▶ [Work required] Extract, unchanged, each line of the listing below from its first line through the line that contains "WALL = 0.0023", inclusive, and nothing else.

▼

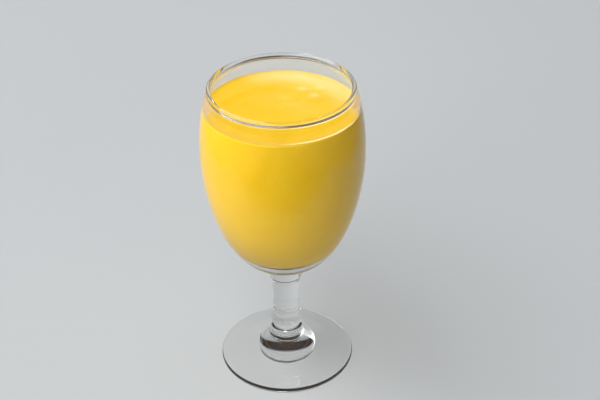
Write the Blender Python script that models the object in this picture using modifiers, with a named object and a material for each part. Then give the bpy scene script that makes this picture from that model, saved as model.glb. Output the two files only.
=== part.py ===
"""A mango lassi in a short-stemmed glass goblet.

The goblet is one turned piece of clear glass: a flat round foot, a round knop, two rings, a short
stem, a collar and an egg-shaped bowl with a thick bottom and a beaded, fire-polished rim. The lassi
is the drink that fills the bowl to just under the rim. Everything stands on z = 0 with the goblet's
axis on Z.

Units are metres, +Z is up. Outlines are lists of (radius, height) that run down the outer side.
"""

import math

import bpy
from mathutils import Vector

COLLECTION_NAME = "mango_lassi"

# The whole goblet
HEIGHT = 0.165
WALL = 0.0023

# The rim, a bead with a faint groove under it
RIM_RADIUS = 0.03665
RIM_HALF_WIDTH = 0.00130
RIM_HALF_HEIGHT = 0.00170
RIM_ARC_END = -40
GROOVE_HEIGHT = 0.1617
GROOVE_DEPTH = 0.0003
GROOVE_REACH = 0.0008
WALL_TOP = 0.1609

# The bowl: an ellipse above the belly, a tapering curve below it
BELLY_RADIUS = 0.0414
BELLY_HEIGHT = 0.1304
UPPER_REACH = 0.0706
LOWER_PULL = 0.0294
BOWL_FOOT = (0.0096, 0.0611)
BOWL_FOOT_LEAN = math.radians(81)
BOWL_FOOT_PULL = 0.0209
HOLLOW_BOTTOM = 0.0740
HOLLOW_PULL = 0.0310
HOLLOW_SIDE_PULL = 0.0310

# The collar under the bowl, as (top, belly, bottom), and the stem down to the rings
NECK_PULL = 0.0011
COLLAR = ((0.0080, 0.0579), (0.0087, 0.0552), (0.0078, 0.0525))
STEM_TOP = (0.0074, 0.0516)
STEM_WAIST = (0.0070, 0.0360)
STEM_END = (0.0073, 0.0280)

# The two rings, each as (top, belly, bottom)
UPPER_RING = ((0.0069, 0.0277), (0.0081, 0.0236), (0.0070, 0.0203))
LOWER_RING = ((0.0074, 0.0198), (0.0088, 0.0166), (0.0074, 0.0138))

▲

▶ [Final result]
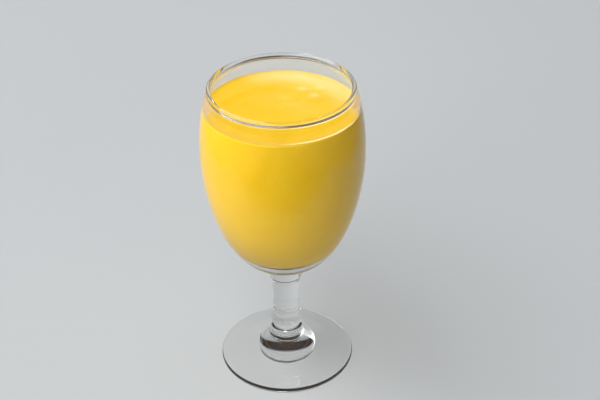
Write the Blender Python script that models the object in this picture using modifiers, with a named object and a material for each part. Then give the bpy scene script that makes this picture from that model, saved as model.glb. Output the two files only.
=== part.py ===
"""A mango lassi in a short-stemmed glass goblet.

The goblet is one turned piece of clear glass: a flat round foot, a round knop, two rings, a short
stem, a collar and an egg-shaped bowl with a thick bottom and a beaded, fire-polished rim. The lassi
is the drink that fills the bowl to just under the rim. Everything stands on z = 0 with the goblet's
axis on Z.

Units are metres, +Z is up. Outlines are lists of (radius, height) that run down the outer side.
"""

import math

import bpy
from mathutils import Vector

COLLECTION_NAME = "mango_lassi"

# The whole goblet
HEIGHT = 0.165
WALL = 0.0023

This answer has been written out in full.